2012年12月15日 星期六

能死於安樂乎? (下)


除了上述提到三個層面外,還有很多很多在個人、法律及政府層面外的問題存在。例如一個沒有親人的植物人,到底他的意願為何?該如何定奪?

因此,每當談到為「安樂死」而立法都是一個兩難的局面。就像鄰埠的斌仔,他強烈希望在早年前能了結生命,而在事實上,很殘酷的一個說法,像他的病人實際對社會造成了醫療負擔,更沒有甚麼旨望他能對社會有所貢獻,因此對於這類人而言安樂死可能是雙贏的局面。

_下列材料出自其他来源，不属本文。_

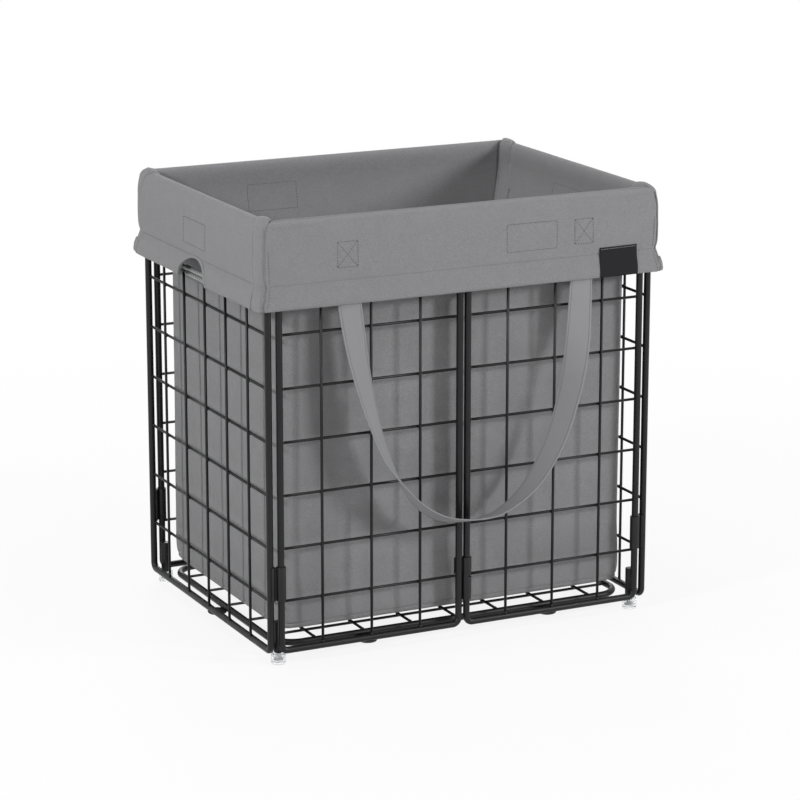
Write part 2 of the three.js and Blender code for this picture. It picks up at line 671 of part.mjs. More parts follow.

荷蘭為世界上第一個將安樂死合法化的國家,他們為安樂死立下了不少的嚴格規管及法例,例如絕症者考慮成熟後,要由其本人自願提出書面請求,主治醫生又要將患者詳細報告、病情陳述、預測及後果等情況交由另一名醫生協助確診,最後才能實行。所以,如果說安樂死能為社會減低醫療負擔其實又不然,只是將費用轉移到其他架床叠屋的行政開支上。因此,在法律相當完善的國家,仍然時有利用安樂死殺害病人的醫生出現,倘若如果在中國實踐安樂死,又怎麼可以保證沒有這類問題出現?這問題是否言之尚早,天曉得!

醫學讓人類的生命不斷延續,追求長生不病也成了現代人指標。然而,生物存在的意義實然只為繁衍後代,死其實為必然。我們似乎無權的選擇自己出生與否,同樣也好像無能力操控自己的死亡時間,儘管我們自稱為「萬物之靈」,這是不是上蒼對人類開了一個最大的玩笑?